# AIM OF THE EXERCISE:
Write out only the span of lines that begins at the line with "handle_cup(hand, side)" and ends at the line with "world = obj.matrix_world.copy()". Keep both end lines, word for word.

# PROVIDED INFORMATION:
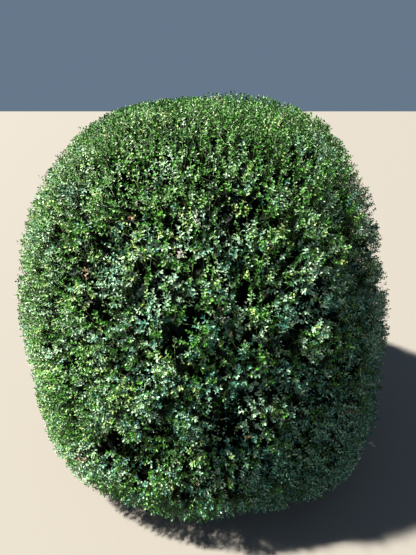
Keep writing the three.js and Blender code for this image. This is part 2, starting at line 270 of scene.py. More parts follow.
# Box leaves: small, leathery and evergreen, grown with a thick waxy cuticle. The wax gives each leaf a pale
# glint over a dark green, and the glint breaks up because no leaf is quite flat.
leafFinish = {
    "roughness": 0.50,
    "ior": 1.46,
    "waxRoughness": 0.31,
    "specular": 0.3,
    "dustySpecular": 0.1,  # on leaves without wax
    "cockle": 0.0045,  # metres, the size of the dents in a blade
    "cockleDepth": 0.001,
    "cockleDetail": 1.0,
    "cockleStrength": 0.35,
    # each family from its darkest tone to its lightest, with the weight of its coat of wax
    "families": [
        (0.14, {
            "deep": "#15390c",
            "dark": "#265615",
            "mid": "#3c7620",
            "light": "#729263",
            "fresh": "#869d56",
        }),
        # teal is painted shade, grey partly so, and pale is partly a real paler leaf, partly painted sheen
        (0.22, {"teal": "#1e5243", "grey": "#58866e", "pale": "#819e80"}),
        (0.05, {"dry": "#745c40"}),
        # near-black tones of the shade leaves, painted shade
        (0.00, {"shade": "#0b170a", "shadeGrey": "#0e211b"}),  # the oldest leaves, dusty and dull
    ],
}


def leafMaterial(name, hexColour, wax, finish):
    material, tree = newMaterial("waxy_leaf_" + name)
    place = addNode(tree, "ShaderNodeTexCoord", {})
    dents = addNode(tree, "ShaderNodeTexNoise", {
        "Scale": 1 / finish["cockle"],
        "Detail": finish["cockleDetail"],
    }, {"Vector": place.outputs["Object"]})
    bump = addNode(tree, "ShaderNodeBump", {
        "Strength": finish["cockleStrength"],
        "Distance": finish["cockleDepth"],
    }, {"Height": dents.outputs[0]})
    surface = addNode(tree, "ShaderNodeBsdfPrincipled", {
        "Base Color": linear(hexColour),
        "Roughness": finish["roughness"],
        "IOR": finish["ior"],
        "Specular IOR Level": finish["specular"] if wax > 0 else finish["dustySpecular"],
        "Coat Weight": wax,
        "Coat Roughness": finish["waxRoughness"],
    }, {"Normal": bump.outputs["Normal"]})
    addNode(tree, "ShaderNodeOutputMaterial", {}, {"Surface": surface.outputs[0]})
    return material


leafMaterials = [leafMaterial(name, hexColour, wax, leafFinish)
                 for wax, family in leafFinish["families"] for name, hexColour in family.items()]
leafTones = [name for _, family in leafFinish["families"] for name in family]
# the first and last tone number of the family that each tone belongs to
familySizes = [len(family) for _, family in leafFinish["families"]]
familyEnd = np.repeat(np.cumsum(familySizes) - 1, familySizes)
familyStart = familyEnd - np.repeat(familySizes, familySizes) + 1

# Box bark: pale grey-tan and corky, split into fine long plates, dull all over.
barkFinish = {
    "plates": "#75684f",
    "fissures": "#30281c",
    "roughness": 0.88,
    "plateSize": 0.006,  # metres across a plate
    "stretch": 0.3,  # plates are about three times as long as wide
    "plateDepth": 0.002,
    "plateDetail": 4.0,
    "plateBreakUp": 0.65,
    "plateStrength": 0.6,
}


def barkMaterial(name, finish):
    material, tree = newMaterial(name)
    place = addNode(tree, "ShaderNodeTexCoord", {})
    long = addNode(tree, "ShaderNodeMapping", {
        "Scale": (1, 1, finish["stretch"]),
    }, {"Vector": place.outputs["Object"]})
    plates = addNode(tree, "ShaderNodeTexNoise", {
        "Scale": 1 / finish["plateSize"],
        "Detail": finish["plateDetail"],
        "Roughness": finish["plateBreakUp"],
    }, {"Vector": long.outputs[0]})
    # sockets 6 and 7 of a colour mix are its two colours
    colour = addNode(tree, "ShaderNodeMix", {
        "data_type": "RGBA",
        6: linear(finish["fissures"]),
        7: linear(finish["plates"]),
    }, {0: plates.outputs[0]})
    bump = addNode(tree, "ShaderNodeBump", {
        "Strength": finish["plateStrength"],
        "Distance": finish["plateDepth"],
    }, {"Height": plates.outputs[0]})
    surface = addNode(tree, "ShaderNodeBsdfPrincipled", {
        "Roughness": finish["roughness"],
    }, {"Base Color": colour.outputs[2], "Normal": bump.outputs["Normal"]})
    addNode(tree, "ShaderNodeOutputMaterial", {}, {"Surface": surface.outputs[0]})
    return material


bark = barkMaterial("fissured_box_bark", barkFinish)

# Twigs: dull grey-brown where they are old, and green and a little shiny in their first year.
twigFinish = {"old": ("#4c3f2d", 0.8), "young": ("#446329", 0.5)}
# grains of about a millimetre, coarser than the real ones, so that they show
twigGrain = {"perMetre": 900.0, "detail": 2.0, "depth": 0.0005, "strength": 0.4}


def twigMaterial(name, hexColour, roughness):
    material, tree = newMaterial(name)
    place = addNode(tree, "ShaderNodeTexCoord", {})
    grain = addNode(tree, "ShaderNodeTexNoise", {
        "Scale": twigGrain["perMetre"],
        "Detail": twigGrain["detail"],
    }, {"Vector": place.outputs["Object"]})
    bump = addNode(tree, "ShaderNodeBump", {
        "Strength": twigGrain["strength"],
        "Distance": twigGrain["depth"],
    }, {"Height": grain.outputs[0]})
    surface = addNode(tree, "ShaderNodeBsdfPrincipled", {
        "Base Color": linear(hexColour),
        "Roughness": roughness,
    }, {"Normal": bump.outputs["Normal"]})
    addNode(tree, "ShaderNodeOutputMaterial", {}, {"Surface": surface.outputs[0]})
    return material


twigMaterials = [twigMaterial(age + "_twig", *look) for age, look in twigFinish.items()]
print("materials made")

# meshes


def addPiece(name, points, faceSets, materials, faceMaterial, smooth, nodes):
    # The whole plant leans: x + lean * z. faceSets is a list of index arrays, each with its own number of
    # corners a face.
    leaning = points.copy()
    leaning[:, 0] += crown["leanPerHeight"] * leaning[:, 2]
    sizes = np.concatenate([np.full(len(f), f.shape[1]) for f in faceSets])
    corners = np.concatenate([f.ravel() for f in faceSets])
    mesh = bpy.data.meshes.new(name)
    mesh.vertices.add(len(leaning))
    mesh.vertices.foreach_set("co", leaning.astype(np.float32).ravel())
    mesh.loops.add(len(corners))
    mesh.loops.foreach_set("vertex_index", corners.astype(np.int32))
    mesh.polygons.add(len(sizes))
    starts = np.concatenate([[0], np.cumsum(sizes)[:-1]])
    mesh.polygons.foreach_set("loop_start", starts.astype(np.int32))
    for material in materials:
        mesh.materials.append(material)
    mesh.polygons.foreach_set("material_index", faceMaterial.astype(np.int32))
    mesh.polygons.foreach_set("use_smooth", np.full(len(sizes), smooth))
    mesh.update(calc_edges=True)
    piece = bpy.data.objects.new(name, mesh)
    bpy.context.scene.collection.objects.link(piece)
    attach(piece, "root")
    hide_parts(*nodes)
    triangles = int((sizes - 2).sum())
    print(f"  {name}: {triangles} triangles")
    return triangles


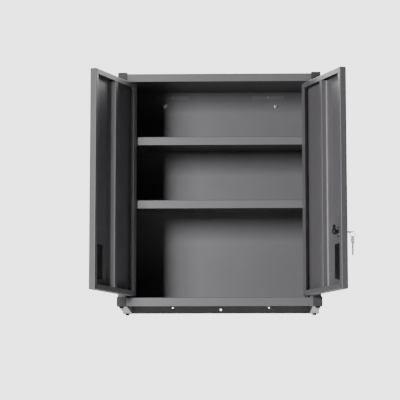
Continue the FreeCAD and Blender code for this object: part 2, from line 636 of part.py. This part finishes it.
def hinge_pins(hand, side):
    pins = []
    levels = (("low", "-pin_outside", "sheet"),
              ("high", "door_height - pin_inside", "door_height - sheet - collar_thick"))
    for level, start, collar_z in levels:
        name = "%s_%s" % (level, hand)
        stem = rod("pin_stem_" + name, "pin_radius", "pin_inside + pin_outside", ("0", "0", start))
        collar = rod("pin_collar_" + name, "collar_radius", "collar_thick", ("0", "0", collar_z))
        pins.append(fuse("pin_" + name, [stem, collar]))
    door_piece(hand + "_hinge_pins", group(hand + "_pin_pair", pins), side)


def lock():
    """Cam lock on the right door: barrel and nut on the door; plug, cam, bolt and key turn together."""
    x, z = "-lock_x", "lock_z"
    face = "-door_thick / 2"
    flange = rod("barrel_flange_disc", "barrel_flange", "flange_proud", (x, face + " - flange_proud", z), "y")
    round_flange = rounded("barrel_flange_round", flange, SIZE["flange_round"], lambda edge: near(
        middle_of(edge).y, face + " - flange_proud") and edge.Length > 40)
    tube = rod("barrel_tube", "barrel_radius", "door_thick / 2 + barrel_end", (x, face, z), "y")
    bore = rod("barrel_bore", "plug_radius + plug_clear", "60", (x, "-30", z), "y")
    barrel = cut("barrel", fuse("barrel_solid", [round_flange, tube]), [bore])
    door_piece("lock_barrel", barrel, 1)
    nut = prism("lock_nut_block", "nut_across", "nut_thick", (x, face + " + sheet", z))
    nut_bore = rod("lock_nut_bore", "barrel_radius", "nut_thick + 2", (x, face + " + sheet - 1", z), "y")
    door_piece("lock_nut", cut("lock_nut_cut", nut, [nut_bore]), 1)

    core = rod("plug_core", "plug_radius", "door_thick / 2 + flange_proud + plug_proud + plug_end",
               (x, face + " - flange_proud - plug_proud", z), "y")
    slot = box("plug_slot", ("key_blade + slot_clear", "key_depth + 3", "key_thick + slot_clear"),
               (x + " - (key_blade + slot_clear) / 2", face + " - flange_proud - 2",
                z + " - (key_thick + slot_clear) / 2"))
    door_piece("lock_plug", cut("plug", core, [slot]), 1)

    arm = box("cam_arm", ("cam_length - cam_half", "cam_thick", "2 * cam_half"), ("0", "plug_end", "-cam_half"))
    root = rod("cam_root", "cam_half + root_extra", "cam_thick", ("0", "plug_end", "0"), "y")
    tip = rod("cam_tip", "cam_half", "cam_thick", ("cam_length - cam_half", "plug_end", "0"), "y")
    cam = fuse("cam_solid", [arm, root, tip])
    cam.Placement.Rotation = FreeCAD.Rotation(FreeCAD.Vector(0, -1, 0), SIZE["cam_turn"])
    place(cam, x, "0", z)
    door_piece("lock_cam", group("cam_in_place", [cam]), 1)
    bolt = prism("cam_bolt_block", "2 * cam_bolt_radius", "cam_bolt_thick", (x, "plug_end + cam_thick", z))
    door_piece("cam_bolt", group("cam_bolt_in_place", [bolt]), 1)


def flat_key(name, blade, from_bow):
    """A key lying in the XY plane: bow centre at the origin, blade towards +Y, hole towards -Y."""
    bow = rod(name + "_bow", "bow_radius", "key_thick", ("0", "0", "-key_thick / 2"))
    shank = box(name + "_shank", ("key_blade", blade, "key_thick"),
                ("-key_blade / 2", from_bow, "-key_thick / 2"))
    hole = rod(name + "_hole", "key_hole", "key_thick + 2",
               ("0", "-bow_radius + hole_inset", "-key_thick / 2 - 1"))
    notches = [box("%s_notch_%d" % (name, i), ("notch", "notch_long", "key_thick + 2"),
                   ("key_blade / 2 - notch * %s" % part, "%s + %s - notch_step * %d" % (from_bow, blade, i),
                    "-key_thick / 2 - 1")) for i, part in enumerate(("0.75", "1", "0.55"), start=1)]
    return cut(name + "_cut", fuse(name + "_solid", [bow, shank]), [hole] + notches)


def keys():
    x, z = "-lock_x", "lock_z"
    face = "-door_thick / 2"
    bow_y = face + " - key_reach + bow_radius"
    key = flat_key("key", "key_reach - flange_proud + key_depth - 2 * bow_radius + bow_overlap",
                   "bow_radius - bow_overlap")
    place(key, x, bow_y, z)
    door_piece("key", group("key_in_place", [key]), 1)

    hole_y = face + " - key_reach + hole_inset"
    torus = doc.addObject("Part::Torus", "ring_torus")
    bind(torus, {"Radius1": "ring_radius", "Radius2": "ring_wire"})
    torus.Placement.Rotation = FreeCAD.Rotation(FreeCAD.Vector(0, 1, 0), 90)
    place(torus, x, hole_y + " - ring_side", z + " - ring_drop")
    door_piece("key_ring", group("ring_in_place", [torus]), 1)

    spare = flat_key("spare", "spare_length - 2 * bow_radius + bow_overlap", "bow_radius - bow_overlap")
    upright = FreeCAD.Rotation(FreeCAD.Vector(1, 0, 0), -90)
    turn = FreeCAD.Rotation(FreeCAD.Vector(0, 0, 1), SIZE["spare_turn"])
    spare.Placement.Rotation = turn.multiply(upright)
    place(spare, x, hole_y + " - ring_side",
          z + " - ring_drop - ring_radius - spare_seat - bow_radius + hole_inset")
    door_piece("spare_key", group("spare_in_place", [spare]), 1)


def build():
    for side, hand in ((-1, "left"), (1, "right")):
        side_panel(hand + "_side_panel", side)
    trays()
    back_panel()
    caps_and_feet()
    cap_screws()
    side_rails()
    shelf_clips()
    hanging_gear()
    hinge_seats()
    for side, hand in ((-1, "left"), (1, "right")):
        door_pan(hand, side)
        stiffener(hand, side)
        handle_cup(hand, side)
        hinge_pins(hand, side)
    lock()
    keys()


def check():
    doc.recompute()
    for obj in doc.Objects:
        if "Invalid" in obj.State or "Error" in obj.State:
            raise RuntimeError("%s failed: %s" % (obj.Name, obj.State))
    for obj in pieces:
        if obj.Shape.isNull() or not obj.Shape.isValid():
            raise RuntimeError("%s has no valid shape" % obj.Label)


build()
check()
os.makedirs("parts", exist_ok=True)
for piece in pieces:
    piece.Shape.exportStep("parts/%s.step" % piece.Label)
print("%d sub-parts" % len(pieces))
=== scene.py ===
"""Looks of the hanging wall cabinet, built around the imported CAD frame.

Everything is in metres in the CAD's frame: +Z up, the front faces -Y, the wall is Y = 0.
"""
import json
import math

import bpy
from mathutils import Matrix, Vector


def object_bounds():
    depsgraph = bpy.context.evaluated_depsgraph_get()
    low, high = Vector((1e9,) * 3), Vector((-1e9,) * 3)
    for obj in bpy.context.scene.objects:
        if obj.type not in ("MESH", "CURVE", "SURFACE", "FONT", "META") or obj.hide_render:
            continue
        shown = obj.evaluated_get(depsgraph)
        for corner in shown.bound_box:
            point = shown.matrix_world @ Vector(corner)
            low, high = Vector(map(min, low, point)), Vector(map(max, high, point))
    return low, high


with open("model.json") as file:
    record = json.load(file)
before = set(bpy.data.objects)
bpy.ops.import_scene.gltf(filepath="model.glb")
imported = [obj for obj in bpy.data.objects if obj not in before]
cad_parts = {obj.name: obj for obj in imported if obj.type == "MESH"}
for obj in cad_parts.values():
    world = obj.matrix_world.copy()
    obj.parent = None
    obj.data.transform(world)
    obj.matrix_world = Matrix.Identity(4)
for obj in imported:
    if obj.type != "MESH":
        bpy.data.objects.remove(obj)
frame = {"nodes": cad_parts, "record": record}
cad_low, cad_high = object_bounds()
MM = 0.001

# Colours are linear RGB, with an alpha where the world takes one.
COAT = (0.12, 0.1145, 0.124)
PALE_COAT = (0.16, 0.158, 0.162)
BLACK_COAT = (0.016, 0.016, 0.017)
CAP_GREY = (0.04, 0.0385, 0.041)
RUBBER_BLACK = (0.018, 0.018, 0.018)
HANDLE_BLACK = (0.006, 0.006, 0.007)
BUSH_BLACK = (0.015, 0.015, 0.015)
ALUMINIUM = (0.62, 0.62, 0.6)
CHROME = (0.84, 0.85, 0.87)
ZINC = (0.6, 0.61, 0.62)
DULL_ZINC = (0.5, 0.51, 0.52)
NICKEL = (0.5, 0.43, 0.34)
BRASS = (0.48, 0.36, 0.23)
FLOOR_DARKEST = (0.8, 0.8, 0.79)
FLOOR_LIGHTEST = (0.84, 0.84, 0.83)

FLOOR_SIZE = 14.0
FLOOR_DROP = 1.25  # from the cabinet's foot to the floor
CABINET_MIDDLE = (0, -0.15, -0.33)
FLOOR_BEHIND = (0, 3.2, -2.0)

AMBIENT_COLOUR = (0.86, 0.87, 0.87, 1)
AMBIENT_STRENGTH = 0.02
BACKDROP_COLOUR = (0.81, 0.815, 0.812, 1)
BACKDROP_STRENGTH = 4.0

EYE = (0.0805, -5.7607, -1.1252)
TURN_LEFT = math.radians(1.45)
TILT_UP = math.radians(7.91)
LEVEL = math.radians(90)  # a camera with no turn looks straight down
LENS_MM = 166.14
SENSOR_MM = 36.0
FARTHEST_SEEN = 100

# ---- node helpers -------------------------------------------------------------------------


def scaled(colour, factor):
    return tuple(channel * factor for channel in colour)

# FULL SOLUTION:
        handle_cup(hand, side)
        hinge_pins(hand, side)
    lock()
    keys()


def check():
    doc.recompute()
    for obj in doc.Objects:
        if "Invalid" in obj.State or "Error" in obj.State:
            raise RuntimeError("%s failed: %s" % (obj.Name, obj.State))
    for obj in pieces:
        if obj.Shape.isNull() or not obj.Shape.isValid():
            raise RuntimeError("%s has no valid shape" % obj.Label)


build()
check()
os.makedirs("parts", exist_ok=True)
for piece in pieces:
    piece.Shape.exportStep("parts/%s.step" % piece.Label)
print("%d sub-parts" % len(pieces))
=== scene.py ===
"""Looks of the hanging wall cabinet, built around the imported CAD frame.

Everything is in metres in the CAD's frame: +Z up, the front faces -Y, the wall is Y = 0.
"""
import json
import math

import bpy
from mathutils import Matrix, Vector


def object_bounds():
    depsgraph = bpy.context.evaluated_depsgraph_get()
    low, high = Vector((1e9,) * 3), Vector((-1e9,) * 3)
    for obj in bpy.context.scene.objects:
        if obj.type not in ("MESH", "CURVE", "SURFACE", "FONT", "META") or obj.hide_render:
            continue
        shown = obj.evaluated_get(depsgraph)
        for corner in shown.bound_box:
            point = shown.matrix_world @ Vector(corner)
            low, high = Vector(map(min, low, point)), Vector(map(max, high, point))
    return low, high


with open("model.json") as file:
    record = json.load(file)
before = set(bpy.data.objects)
bpy.ops.import_scene.gltf(filepath="model.glb")
imported = [obj for obj in bpy.data.objects if obj not in before]
cad_parts = {obj.name: obj for obj in imported if obj.type == "MESH"}
for obj in cad_parts.values():
    world = obj.matrix_world.copy()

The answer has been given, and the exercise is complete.